Master of Arts Requirements
Satisfactory completion of at least 30 credits maintaining a “B” average throughout the course of study.
Master of Arts Required Courses: HDFS 5001, 5003, 5215, 5310, 5005; EPSY 5605; one human development course HDFS 5101, 5102, or 5103; or one course in adulthood or aging HDFS 5240, 5242, or 5248. In addition, all M.A. students must organize a practicum experience in collaboration with a research project or service agency and their Major Advisor or an appropriate other faculty member; enroll in HDFS 5030 or 5088, and complete additional HDFS courses in their areas of specialization.

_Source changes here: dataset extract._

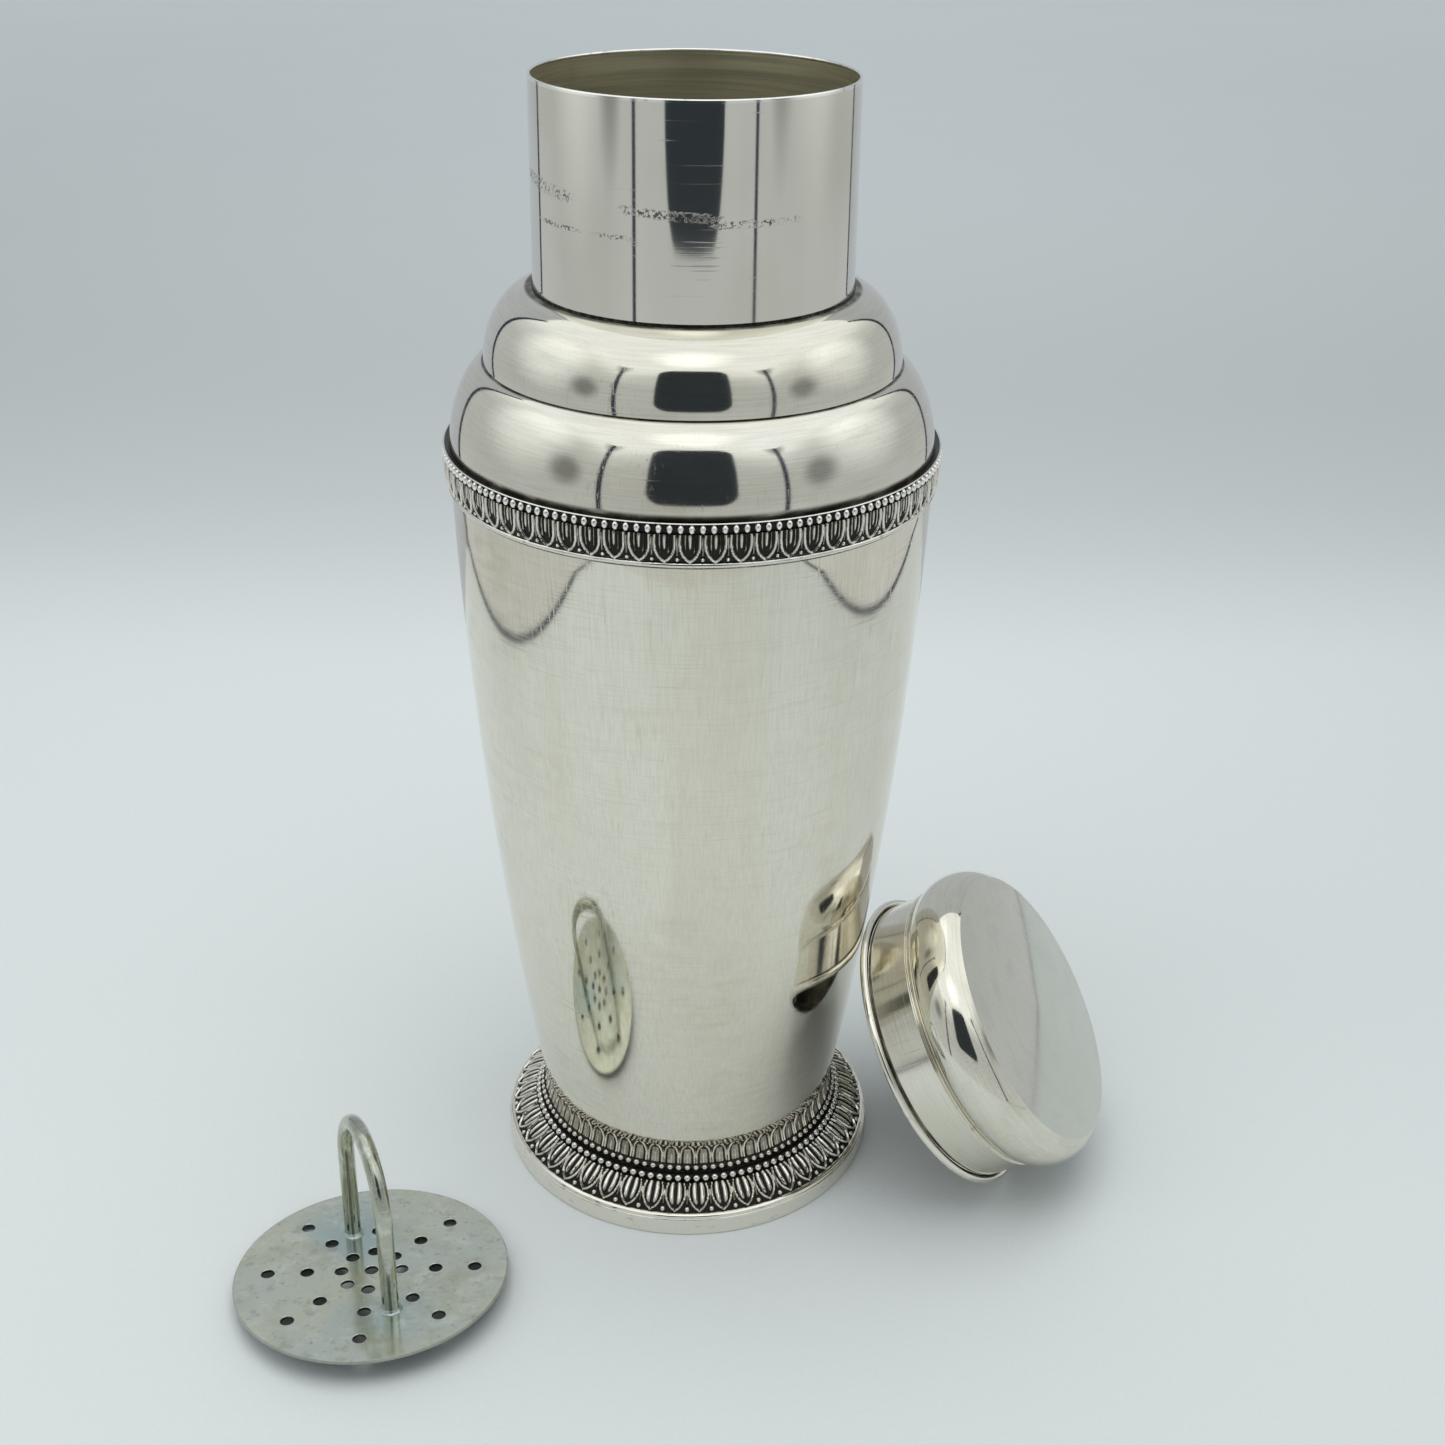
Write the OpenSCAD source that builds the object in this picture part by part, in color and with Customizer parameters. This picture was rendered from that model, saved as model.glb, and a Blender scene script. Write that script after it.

Courses for areas of specialization can be fulfilled with HDFS courses or any related discipline area approved by the advisory committee. All students must pass a final oral examination for both Plan A and Plan B.
Doctor of Philosophy Required Core Courses: Students are required to satisfactorily complete 19 total credits of HDFS 5001, 5215, 5310, 5311, 5340; one course in child or adolescent development HDFS 5101, 5102, or 5103; one course in adulthood or aging HDFS 5240, 5242, or 5248.
Methodology Courses: 12-15 credits selected from HDFS 5003, 5004, 5005; EPSY 5605, 5607, or appropriate advanced research courses with focus on quantitative or qualitative methods (with approval of advisory committee).
Area of Specialization or Thematic Courses: 21-24 credits can be fulfilled with HDFS courses or any related discipline area approved by advisory committee. This requirement can include practicum Experiences and/or Apprenticeships listed below; and 15 Graduate Dissertation credits (GRAD 6950).
Practicum Experiences/Apprenticeships: Credits determined by advisory committee; approximately three to six credits. This requirement includes some combination of teaching, applied research/policy, service/outreach, and basic research apprenticeships as appropriate for the student’s plan of study HDFS 5000, 5010, 5030, 5088.
Comprehensive Examination. Ph.D. Students are required to complete a Comprehensive Examination, which consists of a comprehensive, critical review of the literature in a substantive area of the student’s scholarly area of interest.
The Ph.D. does not have a related area or foreign language requirement.
The programs are offered by the College of Liberal Arts and Sciences.